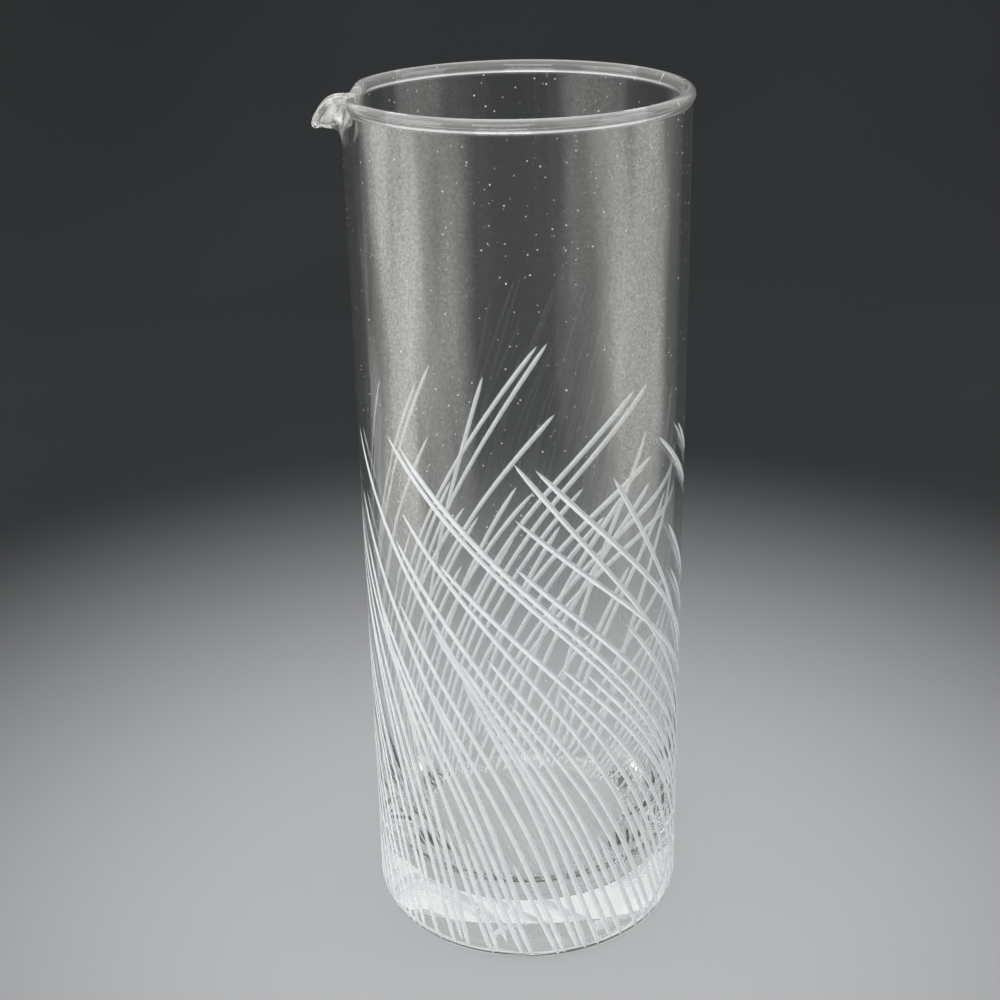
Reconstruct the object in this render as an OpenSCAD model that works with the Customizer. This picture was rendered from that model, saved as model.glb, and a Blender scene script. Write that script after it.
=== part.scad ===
// Tall straight glass cocktail pitcher: one blown vessel with a thick solid
// bottom, a round fire-polished rim and a small pinched pouring lip.
// The origin is the middle of the flat underside, +Z is up, and the lip
// points to -X. The four nodes are regions of one piece of glass and meet
// face to face.

/* [Vessel] */
// Height from the underside to the top of the rim
height = 250; // [180:5:320]
// Outside diameter of the straight wall
body_d = 93; // [80:1:110]
// Thickness of the wall
wall_t = 2.4; // [2:0.1:3]

/* [Base] */
// Thickness of the solid glass bottom
base_t = 17; // [12:1:26]
// Radius of the rounded outer edge of the bottom
foot_r = 8; // [4:0.5:11]
// Diameter of the flat floor inside
floor_d = 56; // [40:1:64]
// Height above the floor over which the wall thins to its even thickness
taper_h = 60; // [30:2:90]

/* [Rim] */
// Diameter of the round bead that the rim was melted into
rim_d = 3.8; // [3.4:0.1:4.6]

/* [Pouring lip] */
// How far the tip stands out past the outside of the wall
lip_reach = 8; // [5:0.2:11]
// How far the underside of the tip lies below the top of the rim
lip_drop = 10; // [7:0.2:12]
// Length of plain rim that is pulled out to at least half the reach
lip_w = 14; // [13:0.5:15]
// How far below the top of the rim the wall starts to bend
lip_depth = 13; // [12:0.5:20]
// Thickness of the glass where it was pulled out thin
lip_t = 1.8; // [1.4:0.1:2]
// Clear gap at the neck, where the two sides of the rim are pinched together
neck_gap = 1.8; // [1.2:0.1:4]
// How far the neck is drawn in towards the vessel's axis
neck_in = 1; // [0:0.1:1.4]
// How far the rim sinks at the neck
neck_dip = 0.6; // [0:0.1:1.2]
// Distance round the plain rim from the middle of the lip to the neck
neck_at = 9.5; // [9:0.5:12]
// Length round the plain rim over which the pinch fades out
neck_w = 5; // [4.8:0.1:6]
// Angle round the vessel that the drawn glass takes up
lip_spread = 80; // [70:5:100]

/* [Hidden] */
$fn = 96;

// Radii and heights that follow from the sizes above
body_r = body_d / 2;
inner_r = body_r - wall_t;
mid_r = body_r - wall_t / 2;
rim_r = rim_d / 2;
base_top = base_t + taper_h;
// The bead passes into the wall where it is just as thick as the wall
rim_depth = rim_r + sqrt(pow(rim_r, 2) - pow(wall_t / 2, 2));
rim_bottom = height - rim_depth;
lip_bottom = height - lip_depth;
// Overrun of every cutting shape
cut_past = 5;
// Angle between the points of the inside curve, over a quarter turn
taper_step = 5;

// The bead's thickness at the lip and the neck, as a share of its thickness elsewhere
lip_bead_share = 0.62;
lip_bead_r = rim_r * lip_bead_share;
// Reach and drop of the bead's centre line at the tip
tip_out = lip_reach + wall_t / 2 - lip_bead_r;
tip_down = lip_drop - lip_bead_r - rim_r;
// How square the lip looks from above: 2 is a bell, 4 is nearly a box
lip_edge_power = 2.8;
// How the rim curls down to the tip, seen from the side: how late it starts
// and how round it ends
curl_start_power = 3;
curl_end_power = 0.72;
// Share of its distance from the lip's middle by which the rim moves in at the neck
neck_share = 1 - (neck_gap / 2 + lip_bead_r) / (mid_r * sin(neck_at / mid_r * 180 / PI));
// Heights of the bend's two inner handles, on the plain rim and then at the tip:
// the lower one's as shares of the lip's depth
low_handle_shares = [0.62, 0.69];
// The upper one's as shares of the lip's depth and of the tip's drop
high_handle_shares = [0.3, 0.9];
// How far out the upper handle lies at the tip, as a share of the tip's reach
tip_handle_share = 0.3;

// Sampling of the lip: columns round the rim, rows up the sheet, steps of bead
columns = 56;
rows = 10;
bead_steps = 12;
// Columns gather in the middle of the lip, where it bends most
gather_power = 1.5;
// Steps of the differences that give the sheet's slopes
probe_share = 0.02;
probe = wall_t * probe_share;
climb_share = 0.002;
half_round = lip_spread / 2 * PI / 180 * mid_r;

function mix(a, b, k) = a + (b - a) * k;
function unit(v) = v / norm(v);

// Share of the full pull at distance s round the rim: 1 at the tip
function pull(s) = pow(0.5, pow(abs(s) / (lip_w / 2), lip_edge_power));
// Share of the full pinch at s: 1 at the neck
function pinch(s) = exp(-pow((abs(s) - neck_at) / neck_w, 2));
// Share by which the glass is drawn thin at s: 1 at the tip and at the neck
function drawn(s) = 1 - (1 - pull(s)) * (1 - pinch(s));
function bead_r(s) = rim_r * mix(1, lip_bead_share, drawn(s));
function sheet_half(s, t) = mix(wall_t, lip_t, drawn(s) * t) / 2;

// Centre of the bead at s: outwards from the wall's middle, up from the rim
function bead_out(s) = tip_out * pull(s) - neck_in * pinch(s);
function bead_up(s) =
    -rim_r - tip_down * (1 - pow(1 - pow(pull(s), curl_start_power), curl_end_power))
    - neck_dip * pow(pinch(s), 2) * (1 - pull(s));

// Handles of the curve that climbs from the wall to the bead at s
function handles(s) = [
    [0, -lip_depth],
    [0, -lip_depth * mix(low_handle_shares[0], low_handle_shares[1], pull(s))],
    [
        mix(bead_out(s), tip_out * tip_handle_share, pull(s)),
        -mix(lip_depth * high_handle_shares[0], lip_drop * high_handle_shares[1], pull(s))
    ],
    [bead_out(s), bead_up(s)]
];
function curve(h, t) =
    pow(1 - t, 3) * h[0] + 3 * pow(1 - t, 2) * t * h[1] + 3 * (1 - t) * t * t * h[2] + pow(t, 3) * h[3];

// How much of the pinch has set in at t up the curve
function fold(t) = t * t * (3 - 2 * t);
// Middle of the glass at s round the rim and t up the curve
function sheet(s, t) =
    let (
        p = curve(handles(s), t),
        a = s / mid_r * 180 / PI,
        side = 1 - neck_share * pinch(s) * fold(t)
    )
    [-mid_r * cos(a) - p[0], -mid_r * sin(a) * side, height + p[1]];
function along(s, t) = unit(sheet(s + probe, t) - sheet(s - probe, t));
function climb(s, t) = unit(sheet(s, t + climb_share) - sheet(s, t - climb_share));
function outwards(s, t) = unit(cross(along(s, t), climb(s, t)));

// How much of the curve the bead takes up at s
function bead_start(s) =
    let (h = handles(s), q = sqrt(pow(bead_r(s), 2) - pow(sheet_half(s, 1), 2)))
    1 - q / (3 * norm(h[3] - h[2]));

function sheet_side(s, side, t) = sheet(s, t) + side * sheet_half(s, t) * outwards(s, t);

// Closed section of the glass at s: up the outside, round the bead, down inside
function section(s) =
    let (
        top = bead_start(s),
        n = outwards(s, 1),
        off = cross(n, along(s, 1)),
        turn = acos(sheet_half(s, 1) / bead_r(s)),
        heel = 180 + 2 * turn
    )
    [
        for (i = [0 : rows - 1]) sheet_side(s, 1, top * i / rows),
        for (i = [0 : bead_steps])
            let (a = -turn + heel * i / bead_steps)
            sheet(s, 1) + bead_r(s) * (cos(a) * n + sin(a) * off),
        for (i = [rows - 1 : -1 : 0]) sheet_side(s, -1, top * i / rows)
    ];

// Skin over a row of closed sections with a flat face at both ends
module loft(sections) {
    m = len(sections[0]);
    n = len(sections);
    skin = [
        for (i = [0 : n - 2])
            for (j = [0 : m - 1])
                let (a = i * m + j, b = i * m + (j + 1) % m)
                each [[a, b, b + m], [a, b + m, a + m]]
    ];
    // Each end face is a ladder of triangles between the outside and the inside
    half = ceil(m / 2);
    ladder = [
        for (j = [0 : half - 2])
            let (a = j, b = j + 1, c = m - 1 - j, d = m - 2 - j)
            each d > b ? [[a, c, b], [b, c, d]] : [[a, c, b]]
    ];
    end = (n - 1) * m;
    polyhedron(
        points = [for (section = sections) each section],
        faces = concat(
            ladder,
            skin,
            [for (f = ladder) [f[2] + end, f[1] + end, f[0] + end]]
        )
    );
}

// Wedge of the vessel that belongs to the lip, from its lowest point upwards
module lip_wedge() {
    far = body_d + cut_past;
    x = -far * cos(lip_spread / 2);
    y = far * sin(lip_spread / 2);
    translate([0, 0, lip_bottom])
        linear_extrude(lip_depth + cut_past)
            polygon([[0, 0], [x, y], [x, -y]]);
}

// Inside of the thick bottom: a flat floor that rises in a quarter ellipse
module base_hollow() {
    rise = [
        for (a = [0 : taper_step : 90])
            [mix(floor_d / 2, inner_r, sin(a)), base_t + taper_h * (1 - cos(a))]
    ];
    polygon(concat(
        [[-cut_past, base_t]],
        rise,
        [[inner_r, base_top + cut_past], [-cut_past, base_top + cut_past]]
    ));
}

module base_section() {
    difference() {
        union() {
            square([body_r - foot_r, base_top]);
            translate([0, foot_r])
                square([body_r, base_top - foot_r]);
            translate([body_r - foot_r, foot_r])
                circle(foot_r);
        }
        base_hollow();
    }
}

// Solid bottom with its rounded outer edge, and the heavy wall that grows from it
module thick_base() {
    color([0.80, 0.90, 0.90, 0.6])
        rotate_extrude()
            base_section();
}

// Straight wall of even thickness, from the heavy lower wall to the bead
module side_wall() {
    color([0.86, 0.93, 0.94, 0.4])
        difference() {
            translate([0, 0, base_top])
                difference() {
                    cylinder(r = body_r, h = rim_bottom - base_top);
                    translate([0, 0, -cut_past])
                        cylinder(r = inner_r, h = rim_bottom - base_top + 2 * cut_past);
                }
            lip_wedge();
        }
}

// Round bead along the top edge, all the way from one side of the lip to the other
module rim_bead() {
    color([0.72, 0.88, 0.88, 0.7])
        difference() {
            rotate_extrude()
                intersection() {
                    translate([mid_r, height - rim_r])
                        circle(rim_r);
                    translate([0, rim_bottom])
                        square([body_d, rim_depth]);
                }
            lip_wedge();
        }
}

// Beak pulled out of the rim, with the stretch of wall and rim that it grew from
module pouring_lip() {
    span = [for (i = [0 : columns]) 2 * i / columns - 1];
    color([0.76, 0.90, 0.90, 0.6])
        loft([for (u = span) section(half_round * sign(u) * pow(abs(u), gather_power))]);
}

thick_base();
side_wall();
rim_bead();
pouring_lip();
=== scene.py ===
"""Gives a glass cocktail pitcher its looks: blown glass, ground cuts and a plain studio.

Every size is in metres, in the frame of the packed model: the origin is the
middle of the underside, +Z is up and the pouring lip points to -X.
"""

import math
import random

import bpy
import numpy as np
from bpy.props import FloatProperty, FloatVectorProperty, IntProperty, PointerProperty
from mathutils import Matrix, Vector, kdtree


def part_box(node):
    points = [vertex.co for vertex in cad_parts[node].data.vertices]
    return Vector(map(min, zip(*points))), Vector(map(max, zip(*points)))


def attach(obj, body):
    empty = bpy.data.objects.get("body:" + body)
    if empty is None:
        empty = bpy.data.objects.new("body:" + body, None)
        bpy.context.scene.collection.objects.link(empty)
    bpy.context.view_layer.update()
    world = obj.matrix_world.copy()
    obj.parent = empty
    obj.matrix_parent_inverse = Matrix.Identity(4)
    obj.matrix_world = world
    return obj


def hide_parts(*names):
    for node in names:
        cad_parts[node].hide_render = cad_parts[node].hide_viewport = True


bl_info = {
    "name": "Cut Glass Cocktail Pitcher",
    "version": (1, 0, 0),
    "blender": (4, 5, 0),
    "location": "View3D > Sidebar > Pitcher",
    "description": "Builds a blown glass pitcher with ground strokes, and a studio for it",
    "category": "Object",
}

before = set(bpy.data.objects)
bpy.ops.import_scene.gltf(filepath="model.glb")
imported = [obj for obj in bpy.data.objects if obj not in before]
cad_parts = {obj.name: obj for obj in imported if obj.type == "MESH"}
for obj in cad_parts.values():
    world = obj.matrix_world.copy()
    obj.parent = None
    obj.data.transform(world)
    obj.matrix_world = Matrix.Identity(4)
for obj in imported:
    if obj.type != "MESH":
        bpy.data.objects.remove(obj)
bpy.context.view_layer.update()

MM = 0.001
BASE_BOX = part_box("thick_base")
RIM_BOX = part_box("rim_bead")

# Materials of the vessel's pieces, in the order of their slots
CLEAR, SEAM, GROUND = range(3)


def length(name, description, default):
    """A property for a size in metres."""
    return FloatProperty(name=name, description=description, default=default, unit="LENGTH")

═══

▶ What is being asked: Begin at the line that has "to the other", stop after the line that has "cad_parts[node].hide_render = cad_parts[node].hide_viewport", and repeat exactly those lines, nothing more.

▶ Right answer:
// Round bead along the top edge, all the way from one side of the lip to the other
module rim_bead() {
    color([0.72, 0.88, 0.88, 0.7])
        difference() {
            rotate_extrude()
                intersection() {
                    translate([mid_r, height - rim_r])
                        circle(rim_r);
                    translate([0, rim_bottom])
                        square([body_d, rim_depth]);
                }
            lip_wedge();
        }
}

// Beak pulled out of the rim, with the stretch of wall and rim that it grew from
module pouring_lip() {
    span = [for (i = [0 : columns]) 2 * i / columns - 1];
    color([0.76, 0.90, 0.90, 0.6])
        loft([for (u = span) section(half_round * sign(u) * pow(abs(u), gather_power))]);
}

thick_base();
side_wall();
rim_bead();
pouring_lip();
=== scene.py ===
"""Gives a glass cocktail pitcher its looks: blown glass, ground cuts and a plain studio.

Every size is in metres, in the frame of the packed model: the origin is the
middle of the underside, +Z is up and the pouring lip points to -X.
"""

import math
import random

import bpy
import numpy as np
from bpy.props import FloatProperty, FloatVectorProperty, IntProperty, PointerProperty
from mathutils import Matrix, Vector, kdtree


def part_box(node):
    points = [vertex.co for vertex in cad_parts[node].data.vertices]
    return Vector(map(min, zip(*points))), Vector(map(max, zip(*points)))


def attach(obj, body):
    empty = bpy.data.objects.get("body:" + body)
    if empty is None:
        empty = bpy.data.objects.new("body:" + body, None)
        bpy.context.scene.collection.objects.link(empty)
    bpy.context.view_layer.update()
    world = obj.matrix_world.copy()
    obj.parent = empty
    obj.matrix_parent_inverse = Matrix.Identity(4)
    obj.matrix_world = world
    return obj


def hide_parts(*names):
    for node in names:
        cad_parts[node].hide_render = cad_parts[node].hide_viewport = True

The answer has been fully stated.